More complicated queries of a sentence-level UDS graph can be performed 
using the ``query`` method, which accepts arbitrary SPARQL 1.1 queries. See
:doc:`querying` for details.

Queries on document-level graphs are not currently supported. However, each
:py:class:`~decomp.semantics.uds.UDSDocument` does contain a number of useful attributes, including its ``genre``
(corresponding to the English Web Treebank subcorpus); its ``text`` (as
demonstrated above); its ``timestamp``; the ``sentence_ids`` of its 
constituent sentences; and the sentence-level graphs (``sentence_graphs``) 
associated with those sentences. Additionally, one can also look up the
semantics node associated with a particular node in the document graph via
the :py:meth:`~decomp.semantics.uds.UDSDocument.semantics_node` instance method.

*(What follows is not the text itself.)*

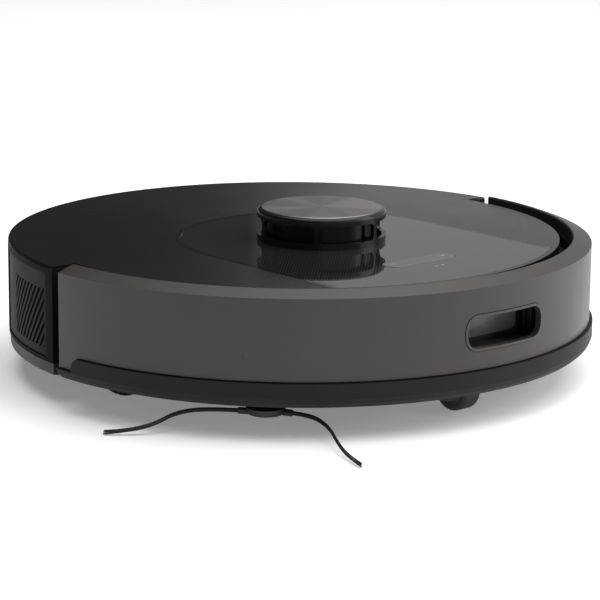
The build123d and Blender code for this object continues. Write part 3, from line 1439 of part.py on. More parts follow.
blow_deg = degrees(
    atan2(
        body_r * sin(radians(vent_field_mid)) - fan_y,
        body_r * cos(radians(vent_field_mid)) - fan_x,
    )
)
blow_x = cos(radians(blow_deg))
blow_y = sin(radians(blow_deg))
snout_w = 20.0
fan_mid_z = (fan_low_z + fan_high_z) / 2
snout_plane = Plane(
    origin=(fan_x, fan_y, fan_mid_z), x_dir=(-blow_y, blow_x, 0), z_dir=(blow_x, blow_y, 0)
)
with BuildPart() as fan_housing:
    with BuildSketch(Plane.XY.offset(fan_low_z)):
        with Locations((fan_x, fan_y)):
            Circle(fan_r)
    extrude(amount=fan_high_z - fan_low_z)
    with BuildSketch(snout_plane):
        Rectangle(snout_w, fan_high_z - fan_low_z)
    extrude(amount=2 * fan_r + 20)
    # Inlet from the side of the dust box.
    with BuildSketch(Plane.YZ.offset(fan_x)):
        with Locations((filter_y - 6, fan_mid_z)):
            Rectangle(filter_w - 12, fan_high_z - fan_low_z - 2)
    extrude(amount=-fan_x - box_half - 2 * gap)
    # Legs down to the floor.
    with BuildSketch(Plane.XY.offset(floor_z)):
        with Locations((fan_x + 15, fan_y - 14), (fan_x + 15, fan_y + 14), (fan_x - 13, fan_y - 14)):
            Circle(3)
    extrude(amount=fan_low_z - floor_z)
    with BuildSketch(Plane.XY.offset(fan_low_z + fan_t)):
        with Locations((fan_x, fan_y)):
            Circle(fan_r - fan_t)
    extrude(amount=fan_high_z - fan_low_z - 2 * fan_t, mode=Mode.SUBTRACT)
    with BuildSketch(snout_plane):
        Rectangle(snout_w - 2 * fan_t, fan_high_z - fan_low_z - 2 * fan_t)
    extrude(amount=2 * fan_r + 20, mode=Mode.SUBTRACT)
    with BuildSketch(Plane.YZ.offset(fan_x)):
        with Locations((filter_y - 6, fan_mid_z)):
            Rectangle(filter_w - 12 - 2 * fan_t, fan_high_z - fan_low_z - 2 - 2 * fan_t)
    extrude(amount=-fan_x - box_half, mode=Mode.SUBTRACT)
    with BuildSketch(Plane.XY.offset(fan_high_z - fan_t)):
        with Locations((fan_x, fan_y)):
            Circle(shaft_r + 1)
    extrude(amount=fan_t, mode=Mode.SUBTRACT)
    with BuildSketch(Plane.XY.offset(floor_z)):
        Circle(body_r - tub_inset - gap)
    extrude(amount=fan_high_z, mode=Mode.INTERSECT)
fan_housing.part.label = "fan_housing"
export_step(fan_housing.part, "parts/fan_housing.step")

with BuildPart() as fan_impeller:
    with BuildSketch(Plane.XY.offset(fan_low_z + fan_t + 1)):
        with Locations((fan_x, fan_y)):
            Circle(impeller_r)
    extrude(amount=1.6)
    with BuildSketch(Plane.XY.offset(fan_low_z + fan_t + 1)):
        with Locations((fan_x, fan_y)):
            Circle(6)
    extrude(amount=fan_high_z - fan_low_z - 2 * fan_t - 3)
    with BuildSketch(Plane.XY.offset(fan_low_z + fan_t + 1)):
        with Locations((fan_x, fan_y)):
            with PolarLocations(0, blade_count):
                with Locations((4, 0)):
                    Rectangle(impeller_r - 4.5, 1.4, rotation=28, align=(Align.MIN, Align.CENTER))
            Circle(impeller_r, mode=Mode.INTERSECT)
    extrude(amount=fan_high_z - fan_low_z - 2 * fan_t - 6)
    with BuildSketch(Plane.XY.offset(fan_low_z + fan_t + 1)):
        with Locations((fan_x, fan_y)):
            Circle(shaft_r)
    extrude(amount=fan_high_z - fan_low_z - fan_t + 12)
fan_impeller.part.label = "fan_impeller"
export_step(fan_impeller.part, "parts/fan_impeller.step")

with BuildPart() as fan_motor:
    with BuildSketch(Plane.XY.offset(fan_high_z)):
        with Locations((fan_x, fan_y)):
            Circle(15)
    extrude(amount=16)
    fillet(fan_motor.edges().group_by(Axis.Z)[-1], radius=2)
    with BuildSketch(Plane.XY.offset(fan_high_z)):
        with Locations((fan_x, fan_y)):
            Circle(shaft_r + run)
    extrude(amount=14, mode=Mode.SUBTRACT)
fan_motor.part.label = "fan_motor"
export_step(fan_motor.part, "parts/fan_motor.step")

# ======================= Side brush =======================

with BuildPart() as side_brush_motor:
    with BuildSketch(Plane.XY.offset(side_motor_low_z)):
        with Locations((hub_x, hub_y)):
            Circle(hub_shaft_r + 4)
        with Locations((side_motor_x, side_motor_y)):
            Circle(side_motor_r)
        make_hull()
    extrude(amount=13)
    with BuildSketch(Plane.XY.offset(side_motor_low_z + 13)):
        with Locations((side_motor_x, side_motor_y)):
            Circle(side_motor_r - 1.5)
    extrude(amount=side_motor_top_z - side_motor_low_z - 13)
    with BuildSketch(Plane.XY.offset(side_motor_low_z)):
        with Locations((hub_x, hub_y)):
            Circle(hub_shaft_r + run)
    extrude(amount=11, mode=Mode.SUBTRACT)
side_brush_motor.part.label = "side_brush_motor"
export_step(side_brush_motor.part, "parts/side_brush_motor.step")

with BuildPart() as side_brush_hub:
    with BuildSketch(Plane.XY.offset(hub_low_z)):
        with Locations((hub_x, hub_y)):
            Circle(hub_r)
    extrude(amount=hub_top_z - hub_low_z)
    fillet(side_brush_hub.edges().group_by(Axis.Z)[0], radius=1.6)
    with BuildSketch(Plane.XY.offset(hub_top_z)):
        with Locations((hub_x, hub_y)):
            Circle(hub_shaft_r)
    extrude(amount=side_motor_low_z + 10 - hub_top_z)
    with BuildSketch(Plane.XY.offset(hub_low_z)):
        with Locations((hub_x, hub_y)):
            Circle(screw_head_r + gap)
    extrude(amount=screw_head_t, mode=Mode.SUBTRACT)
    with BuildSketch(Plane.XY.offset(hub_low_z)):
        with Locations((hub_x, hub_y)):
            Circle(screw_r + run)
    extrude(amount=14, mode=Mode.SUBTRACT)
side_brush_hub.part.label = "side_brush_hub"
export_step(side_brush_hub.part, "parts/side_brush_hub.step")

with BuildPart() as side_brush_screw:
    with BuildSketch(Plane.XY.offset(hub_low_z + 0.2)):
        with Locations((hub_x, hub_y)):
            Circle(screw_head_r)
    extrude(amount=screw_head_t - 0.2)
    with BuildSketch(Plane.XY.offset(hub_low_z + 0.2)):
        with Locations((hub_x, hub_y)):
            Rectangle(4, 0.8)
            Rectangle(0.8, 4)
    extrude(amount=0.8, mode=Mode.SUBTRACT)
    with BuildSketch(Plane.XY.offset(hub_low_z + screw_head_t)):
        with Locations((hub_x, hub_y)):
            Circle(screw_r)
    extrude(amount=11)
side_brush_screw.part.label = "side_brush_screw"
export_step(side_brush_screw.part, "parts/side_brush_screw.step")

with BuildPart() as side_brush_arms:
    for line in brush_arms.values():
        points = [(hub_x + x, hub_y + y, z) for x, y, z in line]
        with BuildLine() as route:
            FilletPolyline(*points, radius=arm_bend_r)
        start = Plane(origin=route.line @ 0, z_dir=route.line % 0)
        with BuildSketch(start):
            Circle(arm_r)
        sweep(path=route.line)
side_brush_arms.part.label = "side_brush_arms"
export_step(side_brush_arms.part, "parts/side_brush_arms.step")
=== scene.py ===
# %% [markdown]
# # A round robot vacuum
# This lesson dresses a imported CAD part. The CAD nodes hold every real shape and size, so most of
# them stay and get a finish. A few soft or very fine pieces, such as bristles, coil springs and
# the small marks on the button, are modelled here with Blender's own tools.

# %% Load the frame
import json
import math
import random

import bpy
from mathutils import Matrix, Vector


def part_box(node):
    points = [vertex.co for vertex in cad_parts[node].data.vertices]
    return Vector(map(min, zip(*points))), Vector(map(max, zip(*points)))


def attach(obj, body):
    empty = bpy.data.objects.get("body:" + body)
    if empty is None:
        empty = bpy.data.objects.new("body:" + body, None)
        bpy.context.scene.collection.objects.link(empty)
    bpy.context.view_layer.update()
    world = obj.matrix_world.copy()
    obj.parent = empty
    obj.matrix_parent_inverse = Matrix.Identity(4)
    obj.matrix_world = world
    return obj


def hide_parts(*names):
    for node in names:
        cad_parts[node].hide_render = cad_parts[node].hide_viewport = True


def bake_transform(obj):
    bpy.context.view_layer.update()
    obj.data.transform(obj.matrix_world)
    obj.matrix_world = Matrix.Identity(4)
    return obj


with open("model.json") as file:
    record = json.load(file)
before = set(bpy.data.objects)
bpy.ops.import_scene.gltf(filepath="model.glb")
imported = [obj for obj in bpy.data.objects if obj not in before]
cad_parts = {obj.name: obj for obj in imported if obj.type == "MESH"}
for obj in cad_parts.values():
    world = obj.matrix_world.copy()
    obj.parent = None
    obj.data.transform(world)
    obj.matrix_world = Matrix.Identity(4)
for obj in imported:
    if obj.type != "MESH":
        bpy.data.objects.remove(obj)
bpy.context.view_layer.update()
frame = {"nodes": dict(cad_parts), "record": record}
nodes = frame["nodes"]
random.seed(7)
MM = 0.001


def centre(node):
    """The middle of a CAD node's box."""
    low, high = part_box(node)
    return (Vector(low) + Vector(high)) / 2


def deselect():
    for obj in bpy.context.selected_objects:
        obj.select_set(False)


def only(obj):
    """Selects one object and makes it the active one."""
    deselect()
    obj.select_set(True)
    bpy.context.view_layer.objects.active = obj


def settle(obj, name):
    """Moves the place, turn and size of an object into its mesh, and names it."""
    only(obj)
    bpy.ops.object.transform_apply(location=True, rotation=True, scale=True)
    obj.name = name
    obj.data.name = name
    return obj


def join(objs, name):
    """Joins pieces into one object under one name."""
    deselect()
    for obj in objs:
        obj.select_set(True)
    bpy.context.view_layer.objects.active = objs[0]
    if len(objs) > 1:
        bpy.ops.object.join()
    return settle(bpy.context.view_layer.objects.active, name)


# %% [markdown]
# ## Shared surface effects
# Moulded plastic is never perfectly even: its sheen changes where it was handled, and its skin has
# a fine grain. Both effects appear on nearly every piece, so each is a node group that is built
# once. A group puts out only masks and normals, and the shader stays in the material.

# %% Node groups for grain, sheen and scratches
def new_group(name, inputs, outputs):
    group = bpy.data.node_groups.new(name, "ShaderNodeTree")
    for label, kind, value in inputs:
        sock = group.interface.new_socket(name=label, in_out="INPUT", socket_type=kind)
        if value is not None:
            sock.default_value = value
    for label, kind in outputs:
        group.interface.new_socket(name=label, in_out="OUTPUT", socket_type=kind)
    enter = group.nodes.new("NodeGroupInput")
    leave = group.nodes.new("NodeGroupOutput")
    return group, enter, leave


def add(tree, kind, **values):
    """A node with its settings: those that are sockets are set by name, the rest as attributes."""
    node = tree.nodes.new(kind)
    for key, value in values.items():
        label = key.replace("_", " ")
        if label in node.inputs and not hasattr(type(node), key):
            node.inputs[label].default_value = value
        else:
            setattr(node, key, value)
    return node


def math_node(tree, operation, a, b=None):
    node = tree.nodes.new("ShaderNodeMath")
    node.operation = operation
    for slot_at, value in enumerate((a, b)):
        if value is None:
            continue
        if isinstance(value, (int, float)):
            node.inputs[slot_at].default_value = value
        else:
            tree.links.new(value, node.inputs[slot_at])
    return node.outputs[0]


def make_grain():
    """Moulded grain: a fine bump, in grains per metre."""
    group, enter, leave = new_group(
        "moulded_grain",
        [("Scale", "NodeSocketFloat", 1500.0), ("Depth", "NodeSocketFloat", 0.1)],
        [("Mask", "NodeSocketFloat"), ("Normal", "NodeSocketVector")],
    )
    coord = group.nodes.new("ShaderNodeTexCoord")
    noise = add(group, "ShaderNodeTexNoise", Detail=3.0, Roughness=0.6)
    group.links.new(coord.outputs["Object"], noise.inputs["Vector"])
    group.links.new(enter.outputs["Scale"], noise.inputs["Scale"])
    bump = add(group, "ShaderNodeBump", Distance=0.0002)
    group.links.new(noise.outputs["Fac"], bump.inputs["Height"])
    group.links.new(enter.outputs["Depth"], bump.inputs["Strength"])
    group.links.new(noise.outputs["Fac"], leave.inputs["Mask"])
    group.links.new(bump.outputs["Normal"], leave.inputs["Normal"])
    return group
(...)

Lastly, iterables for the nodes and edges of a document-level graph may be
accessed as follows:


.. code-block:: python

   uds.documents["reviews-112579"].document_graph.nodes
   uds.documents["reviews-112579"].document_graph.edges


Unlike the nodes and edges in a sentence-level graph, the ones in a document-
level graph all share a common (``document``) domain. By default, document
graphs are initialized without edges and with one node for each semantics node
in the sentence-level graphs associated with the constituent sentences. Edges
may be added by supplying annotations (see :doc:`reading`).